Vu la procédure suivante :
Procédure contentieuse antérieure :
M. A... B... a demandé au Tribunal administratif de Nouvelle-Calédonie de condamner la Nouvelle-Calédonie à lui verser la somme totale de 44 596 452 francs CFP en réparation des préjudices subis du fait du rejet de sa demande d'intégration dans la fonction publique de la Nouvelle-Calédonie au titre de la résorption de l'emploi précaire.
Par un jugement n° 2200295 du 11 mai 2023, le Tribunal administratif de Nouvelle-Calédonie a condamné la Nouvelle-Calédonie à verser à M. B... une somme de 20 000 000 francs CFP, outre 180 000 francs CFP au titre des frais de l'instance.

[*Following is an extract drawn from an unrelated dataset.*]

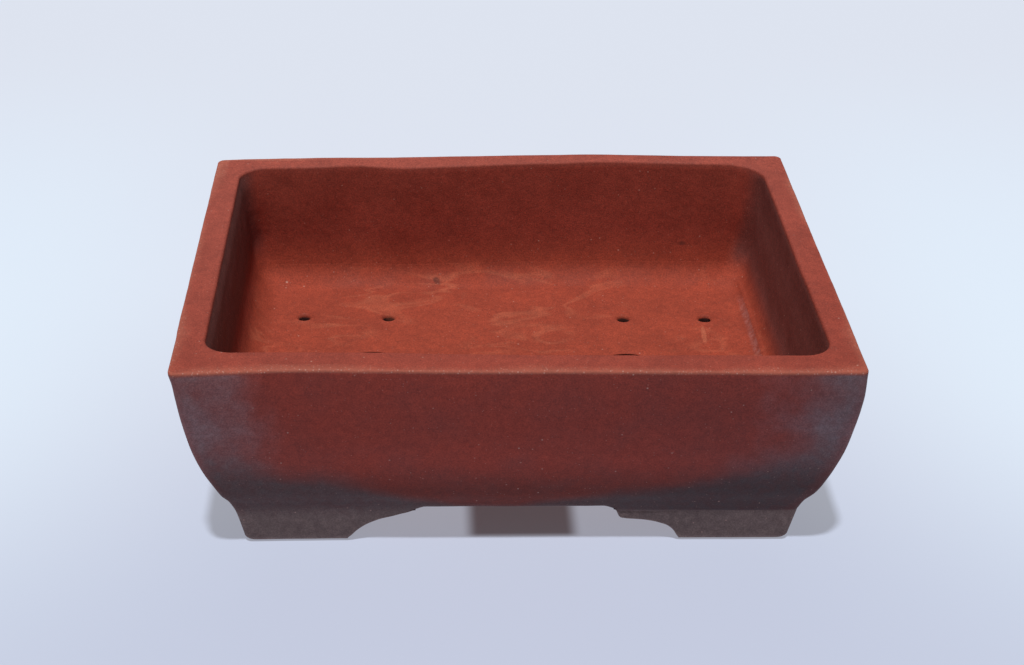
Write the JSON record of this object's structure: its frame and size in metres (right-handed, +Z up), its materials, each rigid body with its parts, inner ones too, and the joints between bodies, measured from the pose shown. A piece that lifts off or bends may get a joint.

Procédure devant la Cour :
Par une requête enregistrée le 19 juin 2023 la Nouvelle-Calédonie, représentée par Me Million, demande à la Cour :
1°) d'annuler le jugement n° 2200295 du 11 mai 2023 du Tribunal administratif de Nouvelle-Calédonie ;
2°) à titre principal, de rejeter la demande présentée par M. B... devant le Tribunal administratif de Nouvelle-Calédonie ;
3°) à titre subsidiaire, de ramener le montant de l'indemnité mise à sa charge à de plus justes proportions.
Elle soutient que :
- le jugement est insuffisamment motivé pour avoir omis de répondre aux moyens soulevés dans sa note en délibéré ;
- M. B... n'ayant pas travaillé à temps complet, il ne pouvait être admis à présenter sa candidature à l'intégration dans la fonction publique de la Nouvelle-Calédonie ;
- il n'est pas établi que M. B... disposait d'une chance sérieuse d'être intégré s'il avait été admis à candidater ;
- les créances dont se prévaut M. B... sont atteintes par la prescription quadriennale ;
- la perte de rémunération indemnisée par le Tribunal n'est pas établie ;
- la perte éventuelle des droits pécuniaires à pension de retraite indemnisée serait inférieure à celle indemnisée par le Tribunal ;
- le préjudice moral indemnisé par le Tribunal n'est pas établi.
Par un mémoire en défense, enregistré le 20 février 2024 M. B... représenté par Me Boiteau, demande à la Cour :
1°) de rejeter la requête de la Nouvelle-Calédonie ;
2°) par la voie de l'appel incident, de porter l'indemnisation de sa perte de rémunération à la somme de 31 millions de francs CFP, l'indemnisation de son préjudice de retraite à la somme de 29 596 452 francs CFP, l'indemnisation de son préjudice moral à la somme de 5 000 000 de francs CFP et l'indemnisation de son préjudice de carrière à la somme de 4 000 000 francs CFP ;
3°) de mettre le versement de la somme de 6 000 euros à la charge de la Nouvelle-Calédonie sur le fondement de l'article L. 761-1 du code de justice administrative.
Il soutient que :
- les moyens soulevés par la Nouvelle-Calédonie ne sont pas fondés ;
- le moyen tiré de la prescription de sa créance est nouveau en appel et par suite irrecevable ;
- sa créance n'est pas prescrite ;
- le Tribunal n'a pas fait une exacte appréciation de ses préjudices.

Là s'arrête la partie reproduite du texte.